Lorry Photography

July 27th, 2022

lorry photography

I was asked to provide some lorry photography for CP Davidson, who are based in Chorley and build custom lorry back ends, such as the skip hook adaptation pictured above. Therefore, the photography needed to concentrate on their work (The adaptation) rather than the cab. Obviously, the cab is the pretty bit, but the hook assembly is what they do, and what they sell.

Large automotive or vehicle photography brings its own challenges, mostly due to the size of the vehicle in relation to the lighting. Because the vehicle is large, you need to be much further back. This means the light sources also need to be further back to avoid appearing in the frame. The further back the lights, the higher the output needs to be and blah blah blah.

I used two light sources here. The first was placed frame left, and straight on to the back end of the truck. I used an Elinchrom ELB500, firing through a high intensity reflector at a height of seven feet and angled towards the roller assembly. Output was set to 5.0 (equivalent to 200Ws). The high intensity reflector is quite a deep and narrow modifier, which focuses the light on a smaller area, and a by-product is the fact the light is intensified. This gives you a 2.5 stop advantage when compared to a standard reflector.
The second light source was placed frame right, and again, it was another ELB500. This too, was firing through a high intensity reflector at a height of seven feet. This particular light source needed to be a little further away from the vehicle, to avoid fouling the frame, and this meant the output needed to be at the maximum of 6.3 (Equivalent to 500Ws).

Fujifilm GFX 50s 1/200th sec ISO200 GF110mm f2 @f8

Okay, did anyone spot the interesting shutter speed, and start rubbing their head?

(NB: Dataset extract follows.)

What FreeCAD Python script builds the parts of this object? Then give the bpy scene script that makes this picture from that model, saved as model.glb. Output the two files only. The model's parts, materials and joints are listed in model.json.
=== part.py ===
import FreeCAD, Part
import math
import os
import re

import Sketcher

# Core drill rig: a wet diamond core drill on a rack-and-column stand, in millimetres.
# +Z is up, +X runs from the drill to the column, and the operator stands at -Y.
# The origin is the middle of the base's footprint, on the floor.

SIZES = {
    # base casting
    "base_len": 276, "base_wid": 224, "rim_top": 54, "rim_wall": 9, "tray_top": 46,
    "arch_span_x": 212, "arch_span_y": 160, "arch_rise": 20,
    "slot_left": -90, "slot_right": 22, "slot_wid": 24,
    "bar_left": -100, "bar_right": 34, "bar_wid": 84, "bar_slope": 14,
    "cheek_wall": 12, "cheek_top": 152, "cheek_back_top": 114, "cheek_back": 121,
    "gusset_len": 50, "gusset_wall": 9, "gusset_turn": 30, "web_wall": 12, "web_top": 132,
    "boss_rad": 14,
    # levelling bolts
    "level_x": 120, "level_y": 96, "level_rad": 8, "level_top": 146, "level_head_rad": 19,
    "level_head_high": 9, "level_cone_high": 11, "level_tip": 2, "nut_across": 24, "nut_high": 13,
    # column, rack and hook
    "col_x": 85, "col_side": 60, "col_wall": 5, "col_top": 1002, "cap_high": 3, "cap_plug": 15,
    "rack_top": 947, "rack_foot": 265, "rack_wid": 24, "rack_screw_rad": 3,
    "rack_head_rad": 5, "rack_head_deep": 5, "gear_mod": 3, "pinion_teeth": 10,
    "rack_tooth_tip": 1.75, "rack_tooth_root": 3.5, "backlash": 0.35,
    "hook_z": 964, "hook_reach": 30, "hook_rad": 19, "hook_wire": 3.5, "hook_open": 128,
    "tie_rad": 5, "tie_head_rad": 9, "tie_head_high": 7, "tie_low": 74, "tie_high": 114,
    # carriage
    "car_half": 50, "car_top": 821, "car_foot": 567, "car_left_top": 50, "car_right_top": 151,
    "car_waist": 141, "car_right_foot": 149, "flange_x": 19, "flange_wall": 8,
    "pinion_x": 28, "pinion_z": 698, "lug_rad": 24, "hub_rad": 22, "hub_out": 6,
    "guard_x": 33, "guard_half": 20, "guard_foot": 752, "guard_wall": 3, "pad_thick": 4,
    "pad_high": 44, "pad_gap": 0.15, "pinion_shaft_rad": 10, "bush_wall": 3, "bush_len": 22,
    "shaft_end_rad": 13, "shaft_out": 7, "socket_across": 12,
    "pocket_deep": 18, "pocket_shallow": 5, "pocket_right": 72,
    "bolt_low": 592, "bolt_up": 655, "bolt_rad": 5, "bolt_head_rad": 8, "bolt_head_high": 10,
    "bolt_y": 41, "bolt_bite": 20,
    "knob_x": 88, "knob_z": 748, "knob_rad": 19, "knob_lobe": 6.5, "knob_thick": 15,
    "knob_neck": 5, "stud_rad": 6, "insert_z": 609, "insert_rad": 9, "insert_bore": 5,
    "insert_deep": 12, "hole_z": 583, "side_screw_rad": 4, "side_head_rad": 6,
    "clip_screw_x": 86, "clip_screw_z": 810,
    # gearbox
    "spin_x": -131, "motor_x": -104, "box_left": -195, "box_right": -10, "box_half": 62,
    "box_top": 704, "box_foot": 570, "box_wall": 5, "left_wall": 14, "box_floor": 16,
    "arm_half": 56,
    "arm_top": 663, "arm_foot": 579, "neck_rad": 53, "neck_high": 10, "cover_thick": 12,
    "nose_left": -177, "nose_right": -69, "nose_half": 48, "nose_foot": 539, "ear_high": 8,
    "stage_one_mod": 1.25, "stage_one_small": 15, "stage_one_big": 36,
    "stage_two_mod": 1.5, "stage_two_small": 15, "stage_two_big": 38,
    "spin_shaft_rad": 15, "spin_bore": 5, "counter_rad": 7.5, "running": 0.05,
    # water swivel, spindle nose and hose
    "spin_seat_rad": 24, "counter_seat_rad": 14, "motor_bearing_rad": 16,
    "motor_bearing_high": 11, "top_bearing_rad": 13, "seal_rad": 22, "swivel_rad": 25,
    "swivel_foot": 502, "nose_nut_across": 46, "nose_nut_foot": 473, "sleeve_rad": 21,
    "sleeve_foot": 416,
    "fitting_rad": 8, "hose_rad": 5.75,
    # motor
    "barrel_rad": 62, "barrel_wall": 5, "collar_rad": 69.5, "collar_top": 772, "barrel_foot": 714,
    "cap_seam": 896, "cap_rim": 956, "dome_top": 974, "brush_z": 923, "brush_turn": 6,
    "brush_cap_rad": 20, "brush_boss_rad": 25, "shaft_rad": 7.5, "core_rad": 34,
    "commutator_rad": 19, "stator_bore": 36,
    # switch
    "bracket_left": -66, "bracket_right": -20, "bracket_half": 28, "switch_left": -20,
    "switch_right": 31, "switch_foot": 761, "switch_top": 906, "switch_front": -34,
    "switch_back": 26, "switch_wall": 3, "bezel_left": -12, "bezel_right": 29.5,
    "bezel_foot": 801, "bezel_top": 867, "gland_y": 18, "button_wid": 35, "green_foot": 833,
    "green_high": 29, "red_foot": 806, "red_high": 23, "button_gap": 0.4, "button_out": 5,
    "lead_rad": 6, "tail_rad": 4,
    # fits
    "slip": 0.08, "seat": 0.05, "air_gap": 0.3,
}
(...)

The official x-synch for the GFX 50s is 1/125th of a second (yawn!). Now, the first thing I tend to do when I get a new or updated camera, is to see how the shutter curtain impacts on the frame when muckin’ about just above the x-synch speed. It’s nothing fancy, I just fire a head at a blank wall and start at the x-synch speed, and try one, and then two clicks above it. (1/160th and 1/200th sec).

Most cameras tend to have the shadow of the shutter curtain impacting on the frame along the bottom. This leads to darker strips of grass in bridal shots etc. Now, because the shutter curtain shadow only effects areas of the frame that are lit by the flash, I used to turn the camera upside down if I needed to push the x-synch speed. This meant the shutter curtain shadow didn’t effect the image, as the sky was all ambient light.

So, getting back to the GFX. On testing, I found the curtain shadow was at the top of the frame. Bonus!! This meant that my subject wouldn’t be impacted by the shadow if it was lower in the frame, and I was shooting landscape orientated.

Whilst the x-synch is quoted as 1/125th sec, I found that 1/160th sec left a narrow shadow across the top of the frame. 1/200th sec was kinda pushing it a bit, but doable if my subject was in the lower 2/3rds or ½ of the frame. When using 1/200th sec, I would check the test shot very carefully to see if there was any impact. But at 1/160th sec, I’d be really unlucky to have any issue.

The first light source (ELB500 with high intensity reflector), was frame left, at seven feet and firing at 5.0 (Equivalent to 200Ws). It was firing around 45° to the side of the lorry. You can see the highlight on the tyres. The second ELB500 with high intensity reflector was placed frame right, again at 45° to the side of the lorry, and firing at 5.0 (Equivalent to 200Ws). Because the hook arm is raised, I knew it would likely be within the curtain shadow if I was pushing past the x-synch speed. For that reason, I dropped the shutter speed to 1/125th sec to avoid any loss of flash on the arm itself. However, when I checked the image, I found I wasn’t getting any highlight on the arm above the hydraulic joint. The high intensity reflectors didn’t provide a wide enough path to hit the top of the arm, as well as the tyres and floor etc.

I set up a third ELB500 and high intensity reflector, and placed it alongside the one frame left. Output was again at 5.0, and it was aimed solely at the upper section of the hook arm.

Fujifilm GFX 50s 1/200th sec ISO200 GF110mm f2 @f8

I find automotive, or vehicle photography, particularly enjoyable. It’s taken me to some wonderful places, including Cumbria and the Lakedistrict. Now, if you want some real eye popping backdrops for car or motorcycle photography, you really do need to go and take a look. The challenge of larger vehicles such as lorries, buses or trucks make this type of work all the more enjoyable.